SUPPLIED DATA
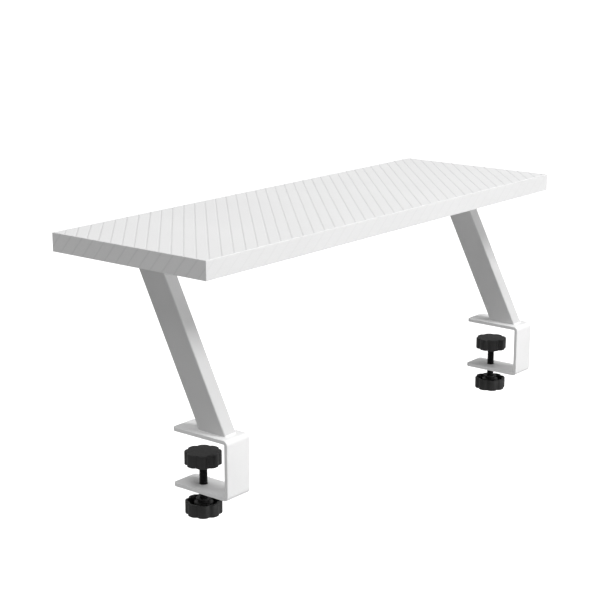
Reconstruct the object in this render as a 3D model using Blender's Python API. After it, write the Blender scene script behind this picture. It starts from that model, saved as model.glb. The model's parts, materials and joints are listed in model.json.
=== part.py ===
"""A clamp-on desk shelf: a laminated board on two slanting flat-tube legs, each welded to a C-shaped desk clamp.

Frame: +X runs along the board to the right-hand clamp, +Y points away from the user, +Z is up.
The origin is on the desk top's plane, at the edge that the clamps' webs meet, midway between the clamps.
Lengths are in metres and angles in radians.
"""

import math

import bmesh
import bpy

MM = 0.001
FIT_GAP = 0.3 * MM  # between pieces that rest on each other or are bonded
RUN_GAP = 0.2 * MM  # radial, between pieces that turn or slide in each other

# Board
BOARD_LENGTH = 600 * MM
BOARD_DEPTH = 200 * MM
BOARD_THICK = 19 * MM
BOARD_REAR = 4 * MM  # y of the rear face, level with the clamps' webs
BOARD_UNDER = 161 * MM  # z of the underside
LAMINATE = 0.6 * MM
EDGE_BAND = 1 * MM

# Clamp bracket, one flat bar bent to a C
CLAMP_X = 259 * MM
BAR_WIDE = 32 * MM
BAR_THICK = 4 * MM
CLAMP_TALL = 60 * MM
CLAMP_DEEP = 70 * MM
BEND_INSIDE = 1 * MM
BEND_STEPS = 5
FREE_CORNER = 4 * MM
CORNER_STEPS = 4

# Leg, a mitred rectangular tube
TUBE_WIDE = 16 * MM
TUBE_DEEP = 30 * MM
TUBE_WALL = 1.5 * MM
TUBE_CORNER = 1.2 * MM
LEG_LEAN = math.radians(27)
LEG_FOOT_REAR = -5 * MM  # y of the leg's rear face where it meets the bracket
WELD = 1.2 * MM

# Plate between leg and board, and its screws
PLATE_WIDE = 50 * MM
PLATE_DEEP = 120 * MM
PLATE_THICK = 3 * MM
PLATE_CORNER = 5 * MM
SCREW_SPREAD_X = 34 * MM
SCREW_SPREAD_Y = 100 * MM
SCREW_LONG = 16 * MM
SCREW_SHANK = 1.9 * MM
SCREW_HEAD = 4 * MM
SCREW_HEAD_LIP = 0.3 * MM
SCREW_SUNK = 0.2 * MM
SCREW_TIP = 4 * MM
PILOT_DEEP = 14 * MM

# Clamp screw
STUD_Y = -41 * MM
STUD_RADIUS = 4 * MM
SPIGOT_RADIUS = 3 * MM
GROOVE_RADIUS = 2.4 * MM
GROOVE_LONG = 1.2 * MM
HOLE_RADIUS = STUD_RADIUS + RUN_GAP

# Moulding shared by the hand knob and the pressure pad, measured from its flat face
KNOB_RADIUS = 18 * MM
LOBES = 8
FLUTE_DEEP = 1.8 * MM
FLUTE_SHARPNESS = 3
RIM_TALL = 13 * MM
RIM_WALL = 2.2 * MM
FACE_THICK = 2.6 * MM
BOSS_RADIUS = 9.6 * MM
BOSS_TALL = 11.4 * MM
NECK_RADIUS = 5.8 * MM
COLLAR_RADIUS = 7.4 * MM
COLLAR_BASE = 14.2 * MM
KNOB_TALL = 15.8 * MM
SOCKET_FLOOR = 3 * MM
SOCKET_TOP = 10 * MM
SOCKET_RADIUS = 6.3 * MM
KNOB_SEGMENTS = 5 * LOBES
PAD_FACE = -19 * MM  # z of the pad's flat face at rest
KNOB_FACE = -82 * MM  # z of the knob's flat face at rest
KNOB_TURN = {"right": math.radians(17.5), "left": math.radians(20.5)}

# Insert in the knob; cup and ring in the pad
INSERT_RADIUS = SOCKET_RADIUS - FIT_GAP
CUP_FLOOR = 1.5 * MM
RING_THICK = 0.6 * MM
RING_INSIDE = GROOVE_RADIUS + RUN_GAP
RING_OUTSIDE = 3.8 * MM
RING_OPENING = math.radians(50)
CUP_GROOVE_RADIUS = RING_OUTSIDE + FIT_GAP
ROUND_SEGMENTS = 24
SMALL_SEGMENTS = 16

SIDES = {"right": 1, "left": -1}

# Heights that follow from the above
BRACKET_TOP = BAR_THICK
BRACKET_BOTTOM = BRACKET_TOP - CLAMP_TALL
PLATE_TOP = BOARD_UNDER - FIT_GAP
PLATE_UNDER = PLATE_TOP - PLATE_THICK
LEG_BOTTOM = BRACKET_TOP + FIT_GAP
LEG_TOP = PLATE_UNDER - FIT_GAP
BOARD_TOP = BOARD_UNDER + BOARD_THICK
BOARD_FRONT = BOARD_REAR - BOARD_DEPTH
LEG_SECTION = TUBE_DEEP / math.cos(LEG_LEAN)
LEG_FOOT_Y = LEG_FOOT_REAR - LEG_SECTION / 2
PLATE_Y = LEG_FOOT_Y - (LEG_TOP - BRACKET_TOP) * math.tan(LEG_LEAN)


def clear_scene():
    for thing in list(bpy.data.objects):
        bpy.data.objects.remove(thing, do_unlink=True)


def make_material(name, colour, roughness, metallic=0.0):
    made = bpy.data.materials.new(name)
    made.use_nodes = True
    shader = made.node_tree.nodes["Principled BSDF"]
    shader.inputs["Base Color"].default_value = (*colour, 1.0)
    shader.inputs["Roughness"].default_value = roughness
    shader.inputs["Metallic"].default_value = metallic
    return made


def add_object(name, mesh_data, paint, parent=None, place=(0, 0, 0), turn=(0, 0, 0), smooth=None):
    """Links one object. smooth is the angle above which an edge stays sharp, or None for flat shading."""
    made = bpy.data.objects.new(name, mesh_data)
    bpy.context.scene.collection.objects.link(made)
    if not mesh_data.materials:
        mesh_data.materials.append(paint)
    made.parent = parent
    made.location = place
    made.rotation_euler = turn
    if smooth is not None:
        mesh_data.shade_smooth()
        mesh_data.set_sharp_from_angle(angle=smooth)
    return made


def add_empty(name, place):
    made = bpy.data.objects.new(name, None)
    bpy.context.scene.collection.objects.link(made)
    made.location = place
    return made


def mesh_from(name, bm):
    bmesh.ops.recalc_face_normals(bm, faces=bm.faces)
    made = bpy.data.meshes.new(name)
    bm.to_mesh(made)
    bm.free()
    return made


def box_mesh(name, low, high):
    bm = bmesh.new()
    bmesh.ops.create_cube(bm, size=1.0)
    bmesh.ops.scale(bm, vec=[b - a for a, b in zip(low, high)], verts=bm.verts)
    bmesh.ops.translate(bm, vec=[(a + b) / 2 for a, b in zip(low, high)], verts=bm.verts)
    return mesh_from(name, bm)


def join_rings(bm, rings, closed=False):
    """Bridges each ring of points to the next. Open ends get a cap; a closed set's last ring meets its first."""
    rows = [[bm.verts.new(point) for point in ring] for ring in rings]
    count = len(rows[0])
    pairs = list(zip(rows, rows[1:]))
    if closed:
        pairs.append((rows[-1], rows[0]))
    for here, there in pairs:
        for i in range(count):
            j = (i + 1) % count
            bm.faces.new((here[i], here[j], there[j], there[i]))
    if not closed:
        bm.faces.new(rows[0][::-1])
        bm.faces.new(rows[-1])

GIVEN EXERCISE
Restate every line of the data word for word.

TASK ANSWER
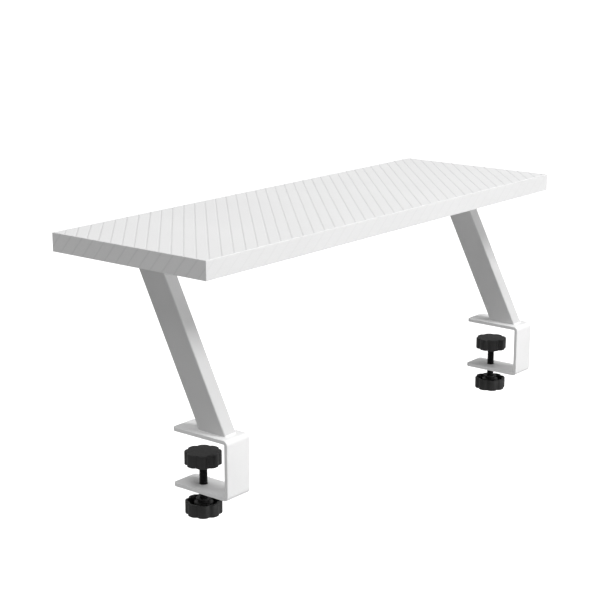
Reconstruct the object in this render as a 3D model using Blender's Python API. After it, write the Blender scene script behind this picture. It starts from that model, saved as model.glb. The model's parts, materials and joints are listed in model.json.
=== part.py ===
"""A clamp-on desk shelf: a laminated board on two slanting flat-tube legs, each welded to a C-shaped desk clamp.

Frame: +X runs along the board to the right-hand clamp, +Y points away from the user, +Z is up.
The origin is on the desk top's plane, at the edge that the clamps' webs meet, midway between the clamps.
Lengths are in metres and angles in radians.
"""

import math

import bmesh
import bpy

MM = 0.001
FIT_GAP = 0.3 * MM  # between pieces that rest on each other or are bonded
RUN_GAP = 0.2 * MM  # radial, between pieces that turn or slide in each other

# Board
BOARD_LENGTH = 600 * MM
BOARD_DEPTH = 200 * MM
BOARD_THICK = 19 * MM
BOARD_REAR = 4 * MM  # y of the rear face, level with the clamps' webs
BOARD_UNDER = 161 * MM  # z of the underside
LAMINATE = 0.6 * MM
EDGE_BAND = 1 * MM

# Clamp bracket, one flat bar bent to a C
CLAMP_X = 259 * MM
BAR_WIDE = 32 * MM
BAR_THICK = 4 * MM
CLAMP_TALL = 60 * MM
CLAMP_DEEP = 70 * MM
BEND_INSIDE = 1 * MM
BEND_STEPS = 5
FREE_CORNER = 4 * MM
CORNER_STEPS = 4

# Leg, a mitred rectangular tube
TUBE_WIDE = 16 * MM
TUBE_DEEP = 30 * MM
TUBE_WALL = 1.5 * MM
TUBE_CORNER = 1.2 * MM
LEG_LEAN = math.radians(27)
LEG_FOOT_REAR = -5 * MM  # y of the leg's rear face where it meets the bracket
WELD = 1.2 * MM

# Plate between leg and board, and its screws
PLATE_WIDE = 50 * MM
PLATE_DEEP = 120 * MM
PLATE_THICK = 3 * MM
PLATE_CORNER = 5 * MM
SCREW_SPREAD_X = 34 * MM
SCREW_SPREAD_Y = 100 * MM
SCREW_LONG = 16 * MM
SCREW_SHANK = 1.9 * MM
SCREW_HEAD = 4 * MM
SCREW_HEAD_LIP = 0.3 * MM
SCREW_SUNK = 0.2 * MM
SCREW_TIP = 4 * MM
PILOT_DEEP = 14 * MM

# Clamp screw
STUD_Y = -41 * MM
STUD_RADIUS = 4 * MM
SPIGOT_RADIUS = 3 * MM
GROOVE_RADIUS = 2.4 * MM
GROOVE_LONG = 1.2 * MM
HOLE_RADIUS = STUD_RADIUS + RUN_GAP

# Moulding shared by the hand knob and the pressure pad, measured from its flat face
KNOB_RADIUS = 18 * MM
LOBES = 8
FLUTE_DEEP = 1.8 * MM
FLUTE_SHARPNESS = 3
RIM_TALL = 13 * MM
RIM_WALL = 2.2 * MM
FACE_THICK = 2.6 * MM
BOSS_RADIUS = 9.6 * MM
BOSS_TALL = 11.4 * MM
NECK_RADIUS = 5.8 * MM
COLLAR_RADIUS = 7.4 * MM
COLLAR_BASE = 14.2 * MM
KNOB_TALL = 15.8 * MM
SOCKET_FLOOR = 3 * MM
SOCKET_TOP = 10 * MM
SOCKET_RADIUS = 6.3 * MM
KNOB_SEGMENTS = 5 * LOBES
PAD_FACE = -19 * MM  # z of the pad's flat face at rest
KNOB_FACE = -82 * MM  # z of the knob's flat face at rest
KNOB_TURN = {"right": math.radians(17.5), "left": math.radians(20.5)}

# Insert in the knob; cup and ring in the pad
INSERT_RADIUS = SOCKET_RADIUS - FIT_GAP
CUP_FLOOR = 1.5 * MM
RING_THICK = 0.6 * MM
RING_INSIDE = GROOVE_RADIUS + RUN_GAP
RING_OUTSIDE = 3.8 * MM
RING_OPENING = math.radians(50)
CUP_GROOVE_RADIUS = RING_OUTSIDE + FIT_GAP
ROUND_SEGMENTS = 24
SMALL_SEGMENTS = 16

SIDES = {"right": 1, "left": -1}

# Heights that follow from the above
BRACKET_TOP = BAR_THICK
BRACKET_BOTTOM = BRACKET_TOP - CLAMP_TALL
PLATE_TOP = BOARD_UNDER - FIT_GAP
PLATE_UNDER = PLATE_TOP - PLATE_THICK
LEG_BOTTOM = BRACKET_TOP + FIT_GAP
LEG_TOP = PLATE_UNDER - FIT_GAP
BOARD_TOP = BOARD_UNDER + BOARD_THICK
BOARD_FRONT = BOARD_REAR - BOARD_DEPTH
LEG_SECTION = TUBE_DEEP / math.cos(LEG_LEAN)
LEG_FOOT_Y = LEG_FOOT_REAR - LEG_SECTION / 2
PLATE_Y = LEG_FOOT_Y - (LEG_TOP - BRACKET_TOP) * math.tan(LEG_LEAN)


def clear_scene():
    for thing in list(bpy.data.objects):
        bpy.data.objects.remove(thing, do_unlink=True)


def make_material(name, colour, roughness, metallic=0.0):
    made = bpy.data.materials.new(name)
    made.use_nodes = True
    shader = made.node_tree.nodes["Principled BSDF"]
    shader.inputs["Base Color"].default_value = (*colour, 1.0)
    shader.inputs["Roughness"].default_value = roughness
    shader.inputs["Metallic"].default_value = metallic
    return made


def add_object(name, mesh_data, paint, parent=None, place=(0, 0, 0), turn=(0, 0, 0), smooth=None):
    """Links one object. smooth is the angle above which an edge stays sharp, or None for flat shading."""
    made = bpy.data.objects.new(name, mesh_data)
    bpy.context.scene.collection.objects.link(made)
    if not mesh_data.materials:
        mesh_data.materials.append(paint)
    made.parent = parent
    made.location = place
    made.rotation_euler = turn
    if smooth is not None:
        mesh_data.shade_smooth()
        mesh_data.set_sharp_from_angle(angle=smooth)
    return made


def add_empty(name, place):
    made = bpy.data.objects.new(name, None)
    bpy.context.scene.collection.objects.link(made)
    made.location = place
    return made


def mesh_from(name, bm):
    bmesh.ops.recalc_face_normals(bm, faces=bm.faces)
    made = bpy.data.meshes.new(name)
    bm.to_mesh(made)
    bm.free()
    return made


def box_mesh(name, low, high):
    bm = bmesh.new()
    bmesh.ops.create_cube(bm, size=1.0)
    bmesh.ops.scale(bm, vec=[b - a for a, b in zip(low, high)], verts=bm.verts)
    bmesh.ops.translate(bm, vec=[(a + b) / 2 for a, b in zip(low, high)], verts=bm.verts)
    return mesh_from(name, bm)


def join_rings(bm, rings, closed=False):
    """Bridges each ring of points to the next. Open ends get a cap; a closed set's last ring meets its first."""
    rows = [[bm.verts.new(point) for point in ring] for ring in rings]
    count = len(rows[0])
    pairs = list(zip(rows, rows[1:]))
    if closed:
        pairs.append((rows[-1], rows[0]))
    for here, there in pairs:
        for i in range(count):
            j = (i + 1) % count
            bm.faces.new((here[i], here[j], there[j], there[i]))
    if not closed:
        bm.faces.new(rows[0][::-1])
        bm.faces.new(rows[-1])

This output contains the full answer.